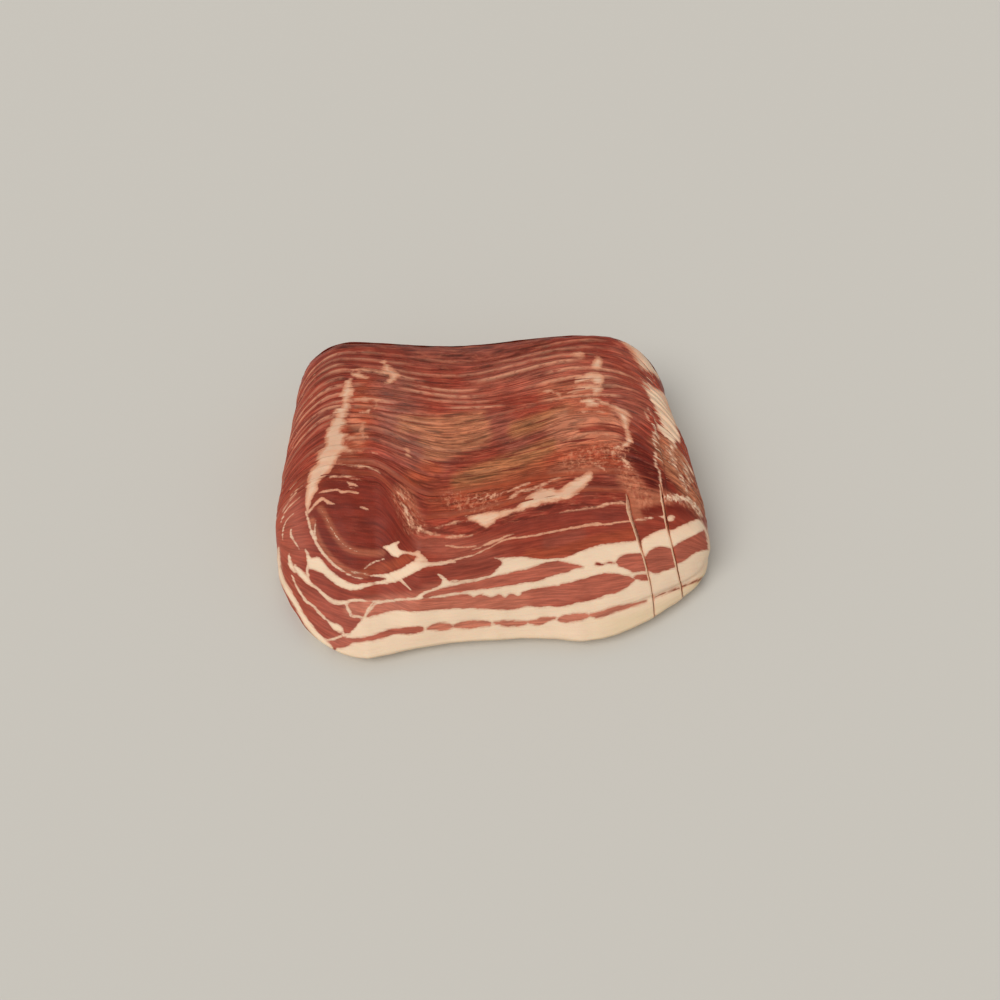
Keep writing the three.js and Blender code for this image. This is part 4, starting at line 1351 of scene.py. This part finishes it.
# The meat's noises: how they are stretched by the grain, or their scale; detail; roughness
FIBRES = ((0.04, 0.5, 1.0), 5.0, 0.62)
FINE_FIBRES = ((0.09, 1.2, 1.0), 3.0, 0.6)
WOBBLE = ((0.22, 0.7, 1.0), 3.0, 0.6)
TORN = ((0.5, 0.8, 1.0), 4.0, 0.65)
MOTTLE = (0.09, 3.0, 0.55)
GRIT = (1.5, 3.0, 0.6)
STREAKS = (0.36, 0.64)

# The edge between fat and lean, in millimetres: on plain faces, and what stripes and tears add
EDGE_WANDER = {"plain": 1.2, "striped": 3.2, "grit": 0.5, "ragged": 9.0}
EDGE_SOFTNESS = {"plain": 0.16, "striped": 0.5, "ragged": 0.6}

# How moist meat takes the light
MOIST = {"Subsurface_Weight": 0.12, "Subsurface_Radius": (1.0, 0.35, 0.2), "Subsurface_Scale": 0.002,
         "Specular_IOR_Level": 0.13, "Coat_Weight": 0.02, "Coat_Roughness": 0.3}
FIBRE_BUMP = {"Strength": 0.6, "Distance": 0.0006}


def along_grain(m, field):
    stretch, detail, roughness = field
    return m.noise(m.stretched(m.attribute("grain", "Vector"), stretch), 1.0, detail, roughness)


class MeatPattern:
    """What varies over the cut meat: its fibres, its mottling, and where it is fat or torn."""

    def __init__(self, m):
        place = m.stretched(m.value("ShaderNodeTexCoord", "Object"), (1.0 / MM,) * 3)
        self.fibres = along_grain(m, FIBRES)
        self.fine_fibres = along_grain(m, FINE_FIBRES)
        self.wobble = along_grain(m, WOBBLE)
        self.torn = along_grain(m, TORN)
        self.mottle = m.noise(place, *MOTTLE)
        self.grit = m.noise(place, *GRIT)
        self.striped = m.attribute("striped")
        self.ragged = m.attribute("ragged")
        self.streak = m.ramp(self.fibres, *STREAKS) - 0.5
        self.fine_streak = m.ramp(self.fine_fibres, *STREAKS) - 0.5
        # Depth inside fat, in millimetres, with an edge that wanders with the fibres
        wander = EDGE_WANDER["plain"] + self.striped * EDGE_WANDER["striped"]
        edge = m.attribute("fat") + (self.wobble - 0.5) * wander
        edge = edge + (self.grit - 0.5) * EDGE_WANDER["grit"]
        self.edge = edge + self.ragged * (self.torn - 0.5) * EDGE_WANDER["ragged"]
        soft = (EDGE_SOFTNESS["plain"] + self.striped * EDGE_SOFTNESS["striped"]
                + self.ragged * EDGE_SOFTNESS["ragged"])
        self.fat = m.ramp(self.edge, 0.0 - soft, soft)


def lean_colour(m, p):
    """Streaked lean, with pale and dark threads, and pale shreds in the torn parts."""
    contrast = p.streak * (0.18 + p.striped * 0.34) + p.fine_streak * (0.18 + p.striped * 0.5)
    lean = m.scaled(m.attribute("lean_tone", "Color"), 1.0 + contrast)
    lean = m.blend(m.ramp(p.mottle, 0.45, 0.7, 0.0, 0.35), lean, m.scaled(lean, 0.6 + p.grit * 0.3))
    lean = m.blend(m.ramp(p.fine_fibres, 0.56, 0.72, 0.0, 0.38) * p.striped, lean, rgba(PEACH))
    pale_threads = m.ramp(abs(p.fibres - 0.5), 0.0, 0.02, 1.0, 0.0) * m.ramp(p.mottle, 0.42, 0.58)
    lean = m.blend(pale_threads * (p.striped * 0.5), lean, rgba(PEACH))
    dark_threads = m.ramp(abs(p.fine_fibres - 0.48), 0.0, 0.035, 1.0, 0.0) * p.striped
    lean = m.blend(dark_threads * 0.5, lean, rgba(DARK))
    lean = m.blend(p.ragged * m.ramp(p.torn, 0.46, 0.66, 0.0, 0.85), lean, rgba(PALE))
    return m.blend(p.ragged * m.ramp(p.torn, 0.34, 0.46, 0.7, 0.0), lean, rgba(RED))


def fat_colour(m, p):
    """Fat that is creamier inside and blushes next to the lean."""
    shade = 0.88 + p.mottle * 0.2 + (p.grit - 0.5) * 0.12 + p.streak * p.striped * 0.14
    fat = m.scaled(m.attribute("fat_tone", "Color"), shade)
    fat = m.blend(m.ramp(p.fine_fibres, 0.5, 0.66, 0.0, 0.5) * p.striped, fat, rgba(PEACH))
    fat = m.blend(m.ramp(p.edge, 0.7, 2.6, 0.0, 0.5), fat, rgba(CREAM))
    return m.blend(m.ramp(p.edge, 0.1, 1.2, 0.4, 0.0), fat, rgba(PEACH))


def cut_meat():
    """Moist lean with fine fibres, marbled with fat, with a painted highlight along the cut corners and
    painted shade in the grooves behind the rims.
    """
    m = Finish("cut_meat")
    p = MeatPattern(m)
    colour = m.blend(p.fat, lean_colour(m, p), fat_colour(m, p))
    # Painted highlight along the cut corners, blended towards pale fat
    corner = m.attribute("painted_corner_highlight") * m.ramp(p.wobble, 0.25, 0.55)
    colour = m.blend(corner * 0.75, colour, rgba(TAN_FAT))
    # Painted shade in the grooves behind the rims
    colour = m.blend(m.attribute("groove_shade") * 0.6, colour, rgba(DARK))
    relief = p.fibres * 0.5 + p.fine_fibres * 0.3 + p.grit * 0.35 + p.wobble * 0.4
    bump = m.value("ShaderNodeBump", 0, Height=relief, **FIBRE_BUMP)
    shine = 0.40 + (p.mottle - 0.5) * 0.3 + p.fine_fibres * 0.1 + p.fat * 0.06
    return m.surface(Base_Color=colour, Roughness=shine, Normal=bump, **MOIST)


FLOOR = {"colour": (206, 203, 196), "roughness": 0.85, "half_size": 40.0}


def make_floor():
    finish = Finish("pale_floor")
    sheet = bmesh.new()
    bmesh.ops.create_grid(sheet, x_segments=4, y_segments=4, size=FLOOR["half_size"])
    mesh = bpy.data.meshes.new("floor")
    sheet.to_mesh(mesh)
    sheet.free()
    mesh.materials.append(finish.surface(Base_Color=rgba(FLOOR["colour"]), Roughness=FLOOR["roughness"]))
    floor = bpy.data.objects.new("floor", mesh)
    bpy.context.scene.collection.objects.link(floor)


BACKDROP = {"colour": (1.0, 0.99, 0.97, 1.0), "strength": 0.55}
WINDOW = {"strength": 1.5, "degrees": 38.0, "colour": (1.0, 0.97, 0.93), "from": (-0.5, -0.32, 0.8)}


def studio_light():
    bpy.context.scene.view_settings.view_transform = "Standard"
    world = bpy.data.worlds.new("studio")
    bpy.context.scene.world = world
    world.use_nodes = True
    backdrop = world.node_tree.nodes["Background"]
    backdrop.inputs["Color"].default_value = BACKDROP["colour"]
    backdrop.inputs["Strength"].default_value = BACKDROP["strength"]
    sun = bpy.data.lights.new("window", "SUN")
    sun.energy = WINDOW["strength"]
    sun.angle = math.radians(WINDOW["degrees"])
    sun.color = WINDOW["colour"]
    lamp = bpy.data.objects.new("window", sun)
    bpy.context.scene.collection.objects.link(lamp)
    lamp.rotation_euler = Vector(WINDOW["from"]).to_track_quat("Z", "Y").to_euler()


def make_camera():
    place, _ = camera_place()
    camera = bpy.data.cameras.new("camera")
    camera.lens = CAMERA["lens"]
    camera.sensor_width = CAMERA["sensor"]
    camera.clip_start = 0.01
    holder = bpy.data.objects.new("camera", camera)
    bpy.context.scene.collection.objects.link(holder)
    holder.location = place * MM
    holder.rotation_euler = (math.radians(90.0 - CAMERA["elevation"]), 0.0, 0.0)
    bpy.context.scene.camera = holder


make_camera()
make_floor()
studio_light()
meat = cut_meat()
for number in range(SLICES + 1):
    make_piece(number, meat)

···

# EXERCISE TASK:
Each line of the material above needs to be quoted exactly, please.

# RESPONSE TO THIS EXERCISE:
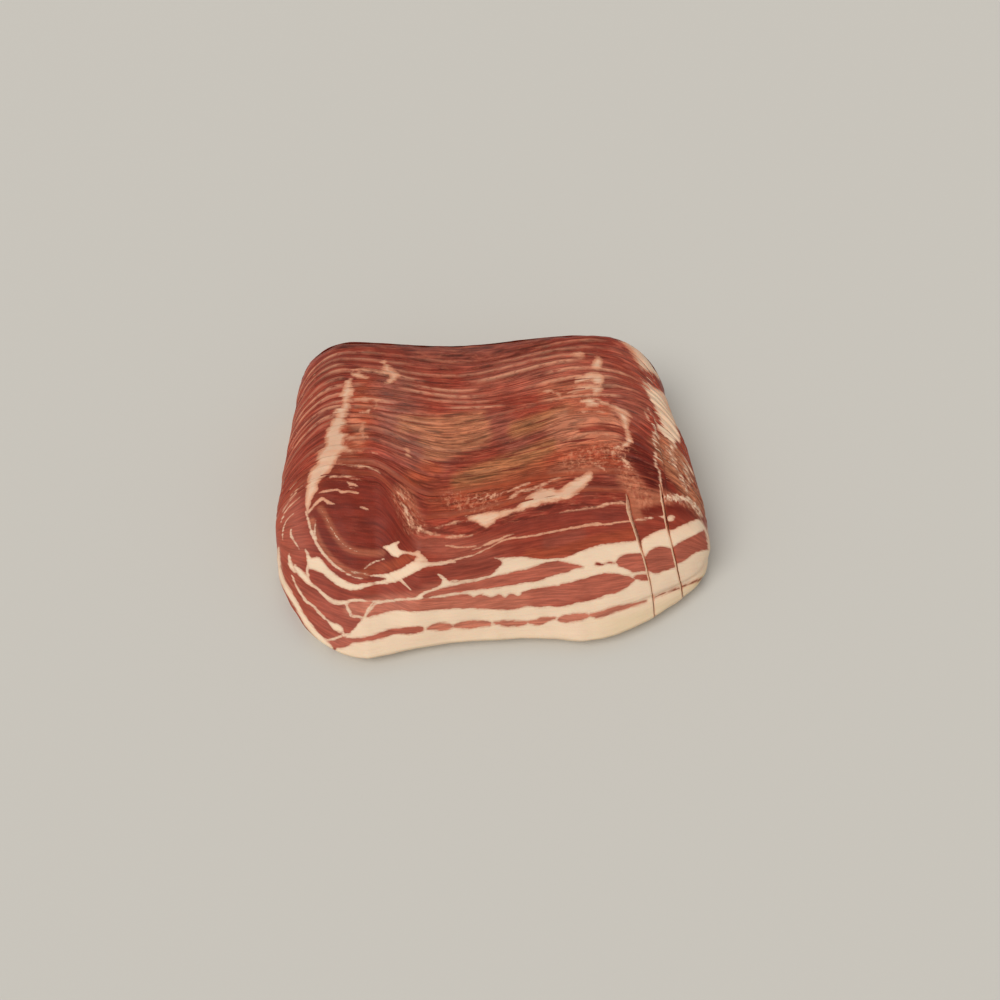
Keep writing the three.js and Blender code for this image. This is part 4, starting at line 1351 of scene.py. This part finishes it.
# The meat's noises: how they are stretched by the grain, or their scale; detail; roughness
FIBRES = ((0.04, 0.5, 1.0), 5.0, 0.62)
FINE_FIBRES = ((0.09, 1.2, 1.0), 3.0, 0.6)
WOBBLE = ((0.22, 0.7, 1.0), 3.0, 0.6)
TORN = ((0.5, 0.8, 1.0), 4.0, 0.65)
MOTTLE = (0.09, 3.0, 0.55)
GRIT = (1.5, 3.0, 0.6)
STREAKS = (0.36, 0.64)

# The edge between fat and lean, in millimetres: on plain faces, and what stripes and tears add
EDGE_WANDER = {"plain": 1.2, "striped": 3.2, "grit": 0.5, "ragged": 9.0}
EDGE_SOFTNESS = {"plain": 0.16, "striped": 0.5, "ragged": 0.6}

# How moist meat takes the light
MOIST = {"Subsurface_Weight": 0.12, "Subsurface_Radius": (1.0, 0.35, 0.2), "Subsurface_Scale": 0.002,
         "Specular_IOR_Level": 0.13, "Coat_Weight": 0.02, "Coat_Roughness": 0.3}
FIBRE_BUMP = {"Strength": 0.6, "Distance": 0.0006}


def along_grain(m, field):
    stretch, detail, roughness = field
    return m.noise(m.stretched(m.attribute("grain", "Vector"), stretch), 1.0, detail, roughness)


class MeatPattern:
    """What varies over the cut meat: its fibres, its mottling, and where it is fat or torn."""

    def __init__(self, m):
        place = m.stretched(m.value("ShaderNodeTexCoord", "Object"), (1.0 / MM,) * 3)
        self.fibres = along_grain(m, FIBRES)
        self.fine_fibres = along_grain(m, FINE_FIBRES)
        self.wobble = along_grain(m, WOBBLE)
        self.torn = along_grain(m, TORN)
        self.mottle = m.noise(place, *MOTTLE)
        self.grit = m.noise(place, *GRIT)
        self.striped = m.attribute("striped")
        self.ragged = m.attribute("ragged")
        self.streak = m.ramp(self.fibres, *STREAKS) - 0.5
        self.fine_streak = m.ramp(self.fine_fibres, *STREAKS) - 0.5
        # Depth inside fat, in millimetres, with an edge that wanders with the fibres
        wander = EDGE_WANDER["plain"] + self.striped * EDGE_WANDER["striped"]
        edge = m.attribute("fat") + (self.wobble - 0.5) * wander
        edge = edge + (self.grit - 0.5) * EDGE_WANDER["grit"]
        self.edge = edge + self.ragged * (self.torn - 0.5) * EDGE_WANDER["ragged"]
        soft = (EDGE_SOFTNESS["plain"] + self.striped * EDGE_SOFTNESS["striped"]
                + self.ragged * EDGE_SOFTNESS["ragged"])
        self.fat = m.ramp(self.edge, 0.0 - soft, soft)


def lean_colour(m, p):
    """Streaked lean, with pale and dark threads, and pale shreds in the torn parts."""
    contrast = p.streak * (0.18 + p.striped * 0.34) + p.fine_streak * (0.18 + p.striped * 0.5)
    lean = m.scaled(m.attribute("lean_tone", "Color"), 1.0 + contrast)
    lean = m.blend(m.ramp(p.mottle, 0.45, 0.7, 0.0, 0.35), lean, m.scaled(lean, 0.6 + p.grit * 0.3))
    lean = m.blend(m.ramp(p.fine_fibres, 0.56, 0.72, 0.0, 0.38) * p.striped, lean, rgba(PEACH))
    pale_threads = m.ramp(abs(p.fibres - 0.5), 0.0, 0.02, 1.0, 0.0) * m.ramp(p.mottle, 0.42, 0.58)
    lean = m.blend(pale_threads * (p.striped * 0.5), lean, rgba(PEACH))
    dark_threads = m.ramp(abs(p.fine_fibres - 0.48), 0.0, 0.035, 1.0, 0.0) * p.striped
    lean = m.blend(dark_threads * 0.5, lean, rgba(DARK))
    lean = m.blend(p.ragged * m.ramp(p.torn, 0.46, 0.66, 0.0, 0.85), lean, rgba(PALE))
    return m.blend(p.ragged * m.ramp(p.torn, 0.34, 0.46, 0.7, 0.0), lean, rgba(RED))


def fat_colour(m, p):
    """Fat that is creamier inside and blushes next to the lean."""
    shade = 0.88 + p.mottle * 0.2 + (p.grit - 0.5) * 0.12 + p.streak * p.striped * 0.14
    fat = m.scaled(m.attribute("fat_tone", "Color"), shade)
    fat = m.blend(m.ramp(p.fine_fibres, 0.5, 0.66, 0.0, 0.5) * p.striped, fat, rgba(PEACH))
    fat = m.blend(m.ramp(p.edge, 0.7, 2.6, 0.0, 0.5), fat, rgba(CREAM))
    return m.blend(m.ramp(p.edge, 0.1, 1.2, 0.4, 0.0), fat, rgba(PEACH))


def cut_meat():
    """Moist lean with fine fibres, marbled with fat, with a painted highlight along the cut corners and
    painted shade in the grooves behind the rims.
    """
    m = Finish("cut_meat")
    p = MeatPattern(m)
    colour = m.blend(p.fat, lean_colour(m, p), fat_colour(m, p))
    # Painted highlight along the cut corners, blended towards pale fat
    corner = m.attribute("painted_corner_highlight") * m.ramp(p.wobble, 0.25, 0.55)
    colour = m.blend(corner * 0.75, colour, rgba(TAN_FAT))
    # Painted shade in the grooves behind the rims
    colour = m.blend(m.attribute("groove_shade") * 0.6, colour, rgba(DARK))
    relief = p.fibres * 0.5 + p.fine_fibres * 0.3 + p.grit * 0.35 + p.wobble * 0.4
    bump = m.value("ShaderNodeBump", 0, Height=relief, **FIBRE_BUMP)
    shine = 0.40 + (p.mottle - 0.5) * 0.3 + p.fine_fibres * 0.1 + p.fat * 0.06
    return m.surface(Base_Color=colour, Roughness=shine, Normal=bump, **MOIST)


FLOOR = {"colour": (206, 203, 196), "roughness": 0.85, "half_size": 40.0}


def make_floor():
    finish = Finish("pale_floor")
    sheet = bmesh.new()
    bmesh.ops.create_grid(sheet, x_segments=4, y_segments=4, size=FLOOR["half_size"])
    mesh = bpy.data.meshes.new("floor")
    sheet.to_mesh(mesh)
    sheet.free()
    mesh.materials.append(finish.surface(Base_Color=rgba(FLOOR["colour"]), Roughness=FLOOR["roughness"]))
    floor = bpy.data.objects.new("floor", mesh)
    bpy.context.scene.collection.objects.link(floor)


BACKDROP = {"colour": (1.0, 0.99, 0.97, 1.0), "strength": 0.55}
WINDOW = {"strength": 1.5, "degrees": 38.0, "colour": (1.0, 0.97, 0.93), "from": (-0.5, -0.32, 0.8)}


def studio_light():
    bpy.context.scene.view_settings.view_transform = "Standard"
    world = bpy.data.worlds.new("studio")
    bpy.context.scene.world = world
    world.use_nodes = True
    backdrop = world.node_tree.nodes["Background"]
    backdrop.inputs["Color"].default_value = BACKDROP["colour"]
    backdrop.inputs["Strength"].default_value = BACKDROP["strength"]
    sun = bpy.data.lights.new("window", "SUN")
    sun.energy = WINDOW["strength"]
    sun.angle = math.radians(WINDOW["degrees"])
    sun.color = WINDOW["colour"]
    lamp = bpy.data.objects.new("window", sun)
    bpy.context.scene.collection.objects.link(lamp)
    lamp.rotation_euler = Vector(WINDOW["from"]).to_track_quat("Z", "Y").to_euler()


def make_camera():
    place, _ = camera_place()
    camera = bpy.data.cameras.new("camera")
    camera.lens = CAMERA["lens"]
    camera.sensor_width = CAMERA["sensor"]
    camera.clip_start = 0.01
    holder = bpy.data.objects.new("camera", camera)
    bpy.context.scene.collection.objects.link(holder)
    holder.location = place * MM
    holder.rotation_euler = (math.radians(90.0 - CAMERA["elevation"]), 0.0, 0.0)
    bpy.context.scene.camera = holder


make_camera()
make_floor()
studio_light()
meat = cut_meat()
for number in range(SLICES + 1):
    make_piece(number, meat)